Round Rock Express (Astros)
After two erratic and exasperating seasons Rodriguez has slipped from the Astros’ top prospect to becoming one of the organization’s most problematic pitchers. But any young lefty with consistent 95-mph heat is going to get additional opportunities to overcome his problems.

"He's got dominating stuff, an above-average fastball and an above-average breaking ball," Astros GM Gerry Hunsicker said. "His big problem has been command."

Rodriguez runs into trouble when he loses control of his curveball, which invariably leads to him trying to aim subsequent pitches, resulting in home runs. The Astros have experimented with Rodriguez as both a starter and reliever. He’s already capable of filling a big league situational lefty role, one he auditioned for with a September callup, but the enormity of his tantalizing talent still holds hope for something bigger.

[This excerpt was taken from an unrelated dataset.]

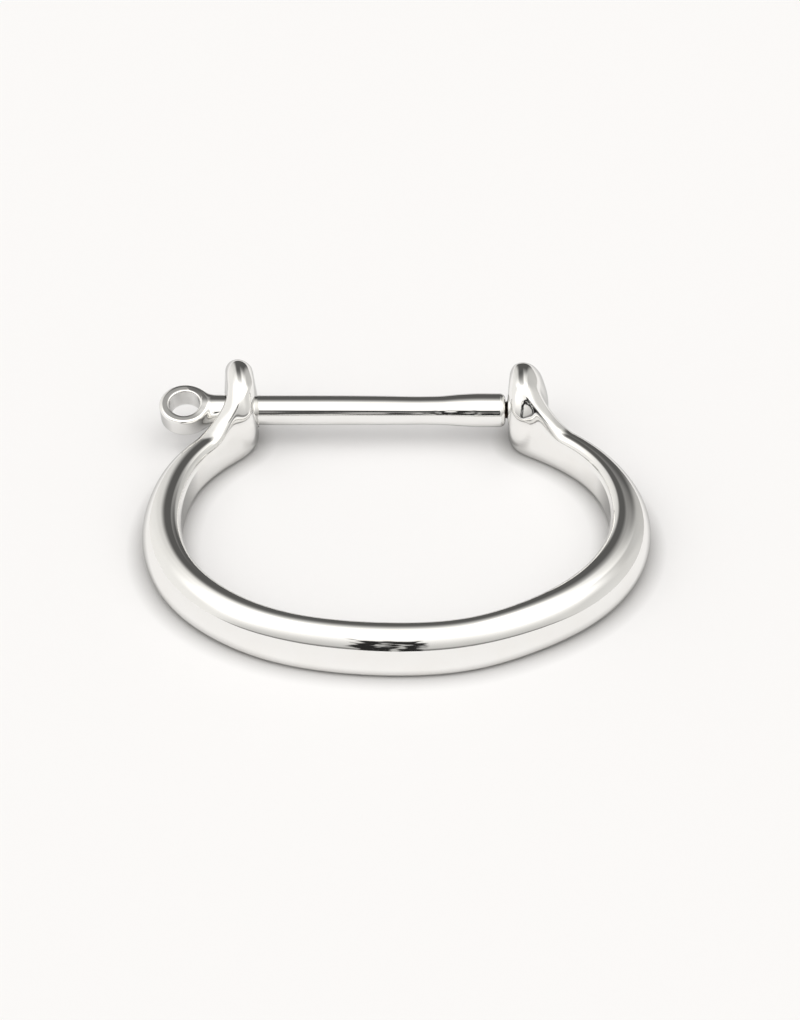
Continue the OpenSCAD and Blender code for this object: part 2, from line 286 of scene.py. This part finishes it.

Wichita Wranglers (Royals)
The Royals took Tonis in the second round of the 2000 draft because they felt he was advanced defensively and was promising offensively. He lived up to that assessment in the TL, where he hit better than he did in the high Class A Carolina League.

"He definitely knows his way around home plate," Wichita pitching coach Steve Crawford said. "He presents a good target, has an excellent arm and calls a good game. He gives pitchers more confidence just by being back there."

Tonis, whose throwing ability is already at a big league level, nabbed 38 percent of basestealers. He’s athletic for his size, making him an unusually deft defender when it comes to bunts and foul pops. He’ll need to shorten his swing to get on base consistently but his strength should continue to produce a substantial amount of extra-base hits.

20 TOM SHEARN, rhp
Round Rock Express (Astros)
Shearn has taken a while to get his due as a prospect. He threw 52 1/3 consecutive scoreless innings in the low Class A Midwest League in 1998 and was a TL all-star in 2000, yet he wasn’t protected on the Astros' 40-man roster and was asked to repeat Double-A.

He moved into a swingman role this season, overmatching hitters with his rising fastball, slider and deceptive delivery. Such attributes may not be enough to earn a starting role in Houston’s overstocked rotation, but he’ll compete for a big league bullpen job next spring.

"He pitched his way to prospect status," Astros scout Scipio Spinks said. "He’s a big guy with a plus fastball and he doesn’t back down from any batter."